Marcos’s campaign has resurrected memories of his deposed dictator father and revived the trappings of his rule—the anthem of his New Society party, the red shirts that were once his signature attire, the stirring speeches delivered with hands slicing the air. Marcos’s success on the campaign trail, despite his family’s brutal political legacy, is a testament to their decades-long project of image rehabilitation. To his followers, Marcos is not the inheritor of an illegitimate regime but the archetype of “the long-exiled prince extracting justice for his unjustly deposed, murdered father and winning back his rightful throne,” as the columnist Rigoberto Tiglao wrote in The Manila Times. And Marcos is not the only candidate to emerge from a powerful political dynasty in the 2022 race; his running mate is Sara Duterte, the mayor of the southern city of Davao and the daughter of the current president, Rodrigo Duterte.

The rise of the strongmen’s children reveals more than their parents’ enduring hold on the Philippine political imagination; it reflects the failure of the country’s transition to democracy after Marcos’s fall. The nascent democratic system that formed after 1986 had all the features of a real democracy—a liberal constitution, competitive elections, a free press, and vibrant civil society—but it concentrated wealth and power in the hands of a few families and mired millions of others in misery. Once ensconced in office, rent-seeking families blocked reform and reduced democratic politics to a contest among clans. Corruption, rising inequality, and intractable poverty fueled frustration with democratic gridlock. Today, political dynasties dominate local government posts and make up two-thirds of the Philippine Congress. Now they hope to capture the country’s two highest offices. Although the elder Marcos is long dead, the struggle between democracy and autocracy in the Philippines is far from over—and the upcoming election could determine the country’s path for decades to come.

DICTATORIAL DÉJÀ VU

For many Filipinos, the May 9 election could be the most consequential race since Marcos’s ouster, marking an important crossroads in the country’s quest for democracy. His son’s main competitor is the current vice president, Maria Leonor Robredo, a low-key former public interest lawyer whose campaign has energized the same middle-class, pro-democracy constituency that deposed Marcos decades ago. The raw energy of Robredo’s movement, which is focused on mobilizing grassroots support, stands in stark contrast to the machine and money politics that have traditionally decided Philippine elections. In the past few weeks alone, Robredo’s volunteer-driven campaign has filled town plazas and stadiums with record crowds and mobilized thousands in door-to-door canvassing drives. To her followers, Robredo’s campaign seems to offer a glimpse of the participatory democracy that they envision for their country. As the sociologist and columnist Randy David has observed, Robredo is perceived by many as “the most important steward of the emancipatory spirit that, in 1986, freed the country from the grip of authoritarianism.”

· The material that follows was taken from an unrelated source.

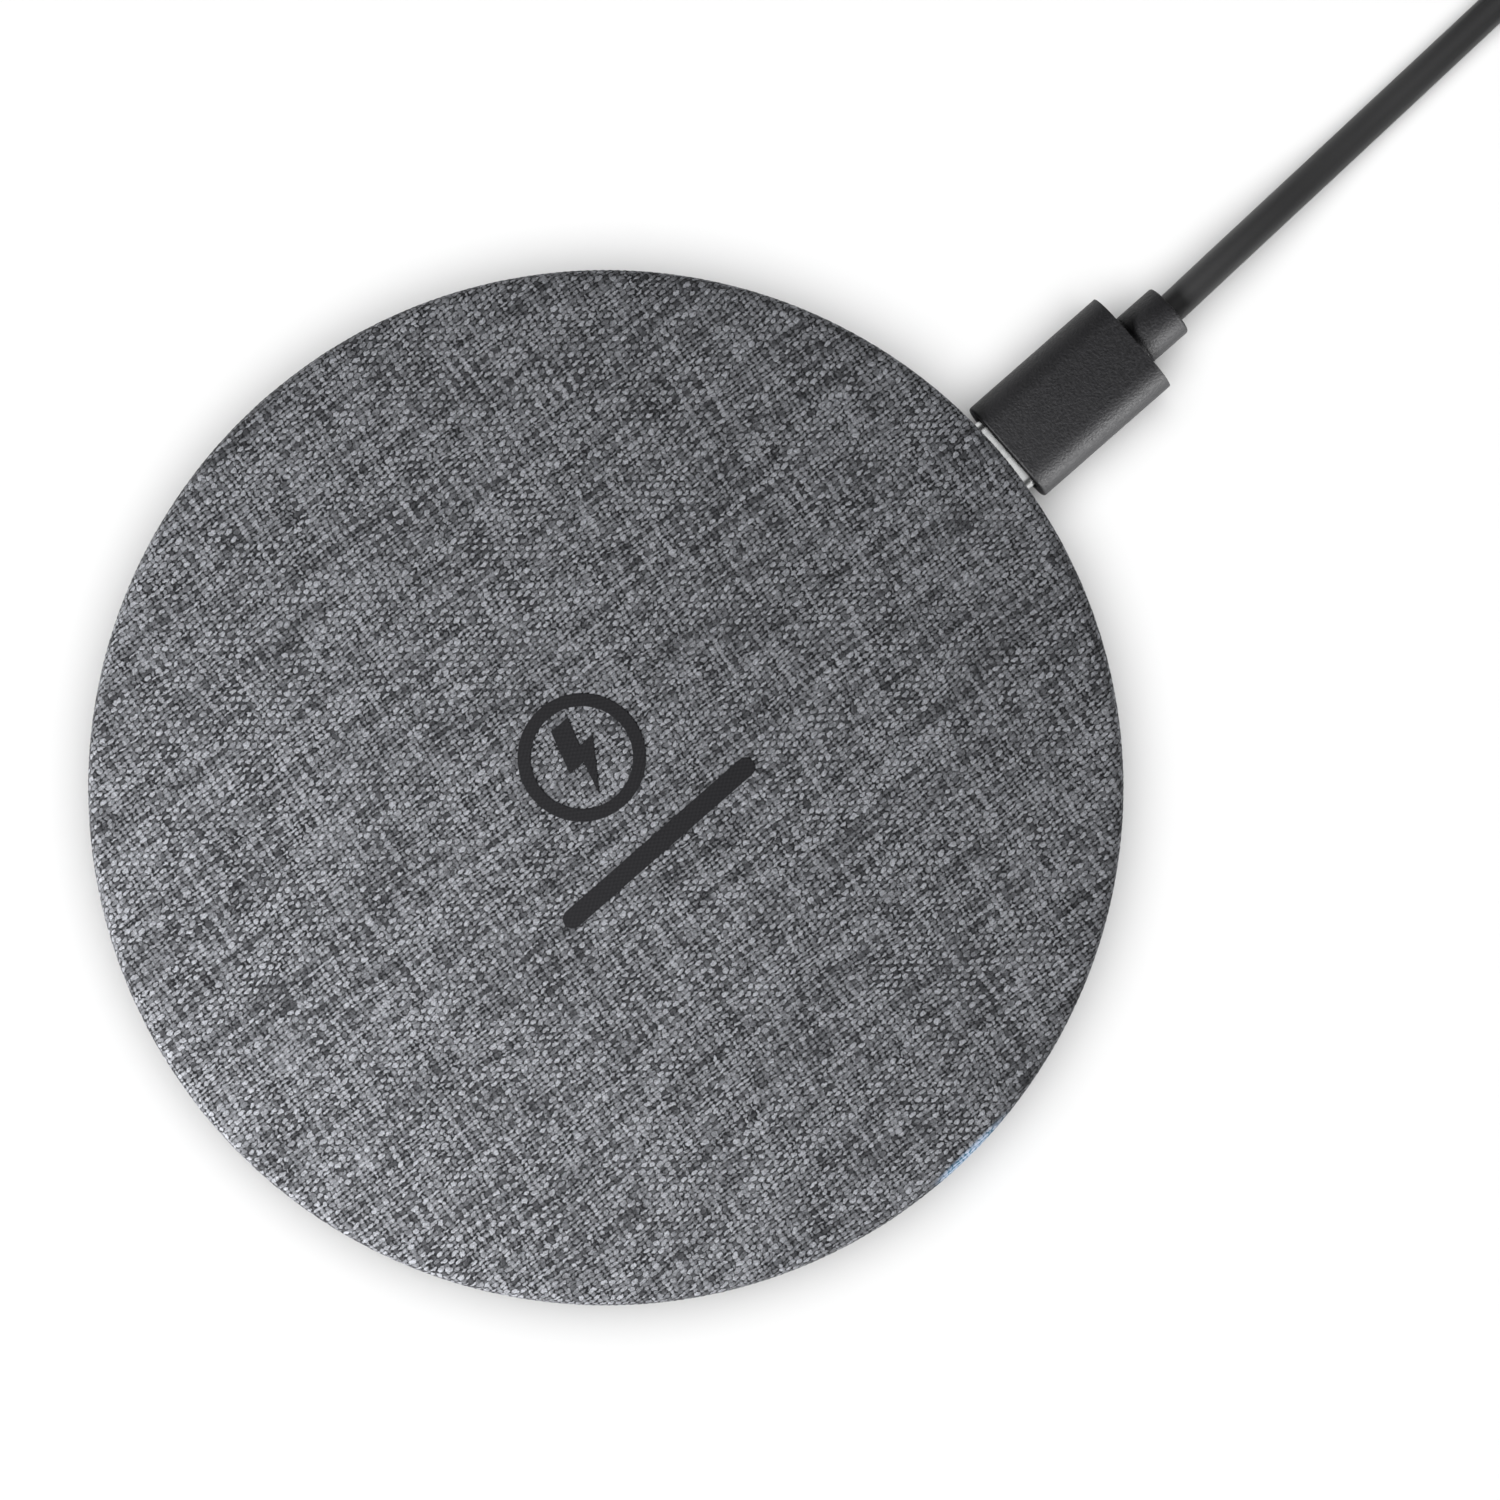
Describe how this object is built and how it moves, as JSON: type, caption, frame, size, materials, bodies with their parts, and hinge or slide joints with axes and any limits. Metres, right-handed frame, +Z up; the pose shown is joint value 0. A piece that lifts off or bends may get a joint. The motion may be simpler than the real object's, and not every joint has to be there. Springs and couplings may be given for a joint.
{
  "type": "wireless charging pad",
  "caption": "Round cloth-topped wireless charging pad with its USB cable plugged into the edge and the spare cable coiled beside it.",
  "frame": {"origin": "centre of the pad's underside, on the surface it stands on (the foot ring's lower face)", "axes": "+Z up out of the charging surface, +X from the pad's centre out along the USB plug and cable, +Y to the left of it; the status light is at -Y"},
  "size_m": [0.2129, 0.1, 0.0086],
  "materials": {
    "cloth": "plain-weave heather grey polyester cloth",
    "mark_film": "heat-pressed dark film",
    "shell_plastic": "fine spark-textured black ABS",
    "silicone": "matte anti-slip silicone",
    "light_guide": "frosted clear acrylic, lit blue",
    "steel": "zinc-plated",
    "plated_shell": "nickel-plated drawn steel",
    "copper": "enamelled litz copper wire",
    "gold_contact": "gold flash",
    "adhesive_tape": "double-sided film",
    "ferrite": "pressed and sintered ferrite",
    "circuit_board": "green solder mask on glass-epoxy",
    "chip_resin": "moulded epoxy",
    "capacitor_ceramic": "sintered ceramic with tinned ends",
    "led_body": "white LED package",
    "connector_plastic": "black liquid-crystal polymer",
    "plug_plastic": "fine spark-textured dark grey elastomer",
    "cable_jacket": "smooth satin dark grey elastomer jacket",
    "tie_strap": "flat black hook-and-loop strap"
  },
  "bodies": {
    "pad": {"fabric_cover": "cloth", "mark_ring": "mark_film", "mark_bolt": "mark_film", "mark_bar": "mark_film", "top_shell": "shell_plastic", "bottom_shell": "shell_plastic", "foot_ring": "silicone", "light_pipe": "light_guide", "base_screw_1": "steel", "base_screw_2": "steel", "base_screw_3": "steel", "base_screw_4": "steel", "board_screw_1": "steel", "board_screw_2": "steel", "charging_coil": "copper", "coil_adhesive": "adhesive_tape", "ferrite_shield": "ferrite", "coil_lead_outer": "copper", "coil_lead_inner": "copper", "main_board": "circuit_board", "controller_chip": "chip_resin", "power_stage_chip": "chip_resin", "filter_inductor": "ferrite", "input_capacitor": "capacitor_ceramic", "resonant_capacitor_1": "capacitor_ceramic", "resonant_capacitor_2": "capacitor_ceramic", "resonant_capacitor_3": "capacitor_ceramic", "resonant_capacitor_4": "capacitor_ceramic", "thermistor": "chip_resin", "indicator_led_1": "led_body", "indicator_led_2": "led_body", "usb_c_receptacle_shell": "plated_shell", "usb_c_receptacle_tongue": "connector_plastic"},
    "cable": {"usb_c_plug_shell": "plated_shell", "usb_c_plug_insert": "connector_plastic", "usb_c_overmold": "plug_plastic", "usb_c_strain_relief": "plug_plastic", "cable_run": "cable_jacket", "cable_coil": "cable_jacket", "cable_tail": "cable_jacket", "cable_tie_1": "tie_strap", "cable_tie_2": "tie_strap", "usb_a_strain_relief": "plug_plastic", "usb_a_overmold": "plug_plastic", "usb_a_shell": "plated_shell", "usb_a_insert": "connector_plastic", "usb_a_contact_1": "gold_contact", "usb_a_contact_2": "gold_contact", "usb_a_contact_3": "gold_contact", "usb_a_contact_4": "gold_contact"}
  },
  "joints": [
    {"name": "plug_pull", "type": "slide", "parent": "pad", "child": "cable", "axis": [1, 0, 0], "range_m": [0, 0.012]}
  ]
}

In other words, the upcoming election is more than a contest between opposing candidates. According to the political scientist Ronald Holmes, who has conducted opinion polls in the country for the past 30 years, it is “a referendum on the political system after the [democratic] transition.” And the outcome won’t simply gauge the extent to which Marcos has been rehabilitated. It will, in Holmes’s view, “determine whether we continue backsliding and remain an electoral autocracy or whether we can secure transitional justice and stall any further erosion of democratic institutions.”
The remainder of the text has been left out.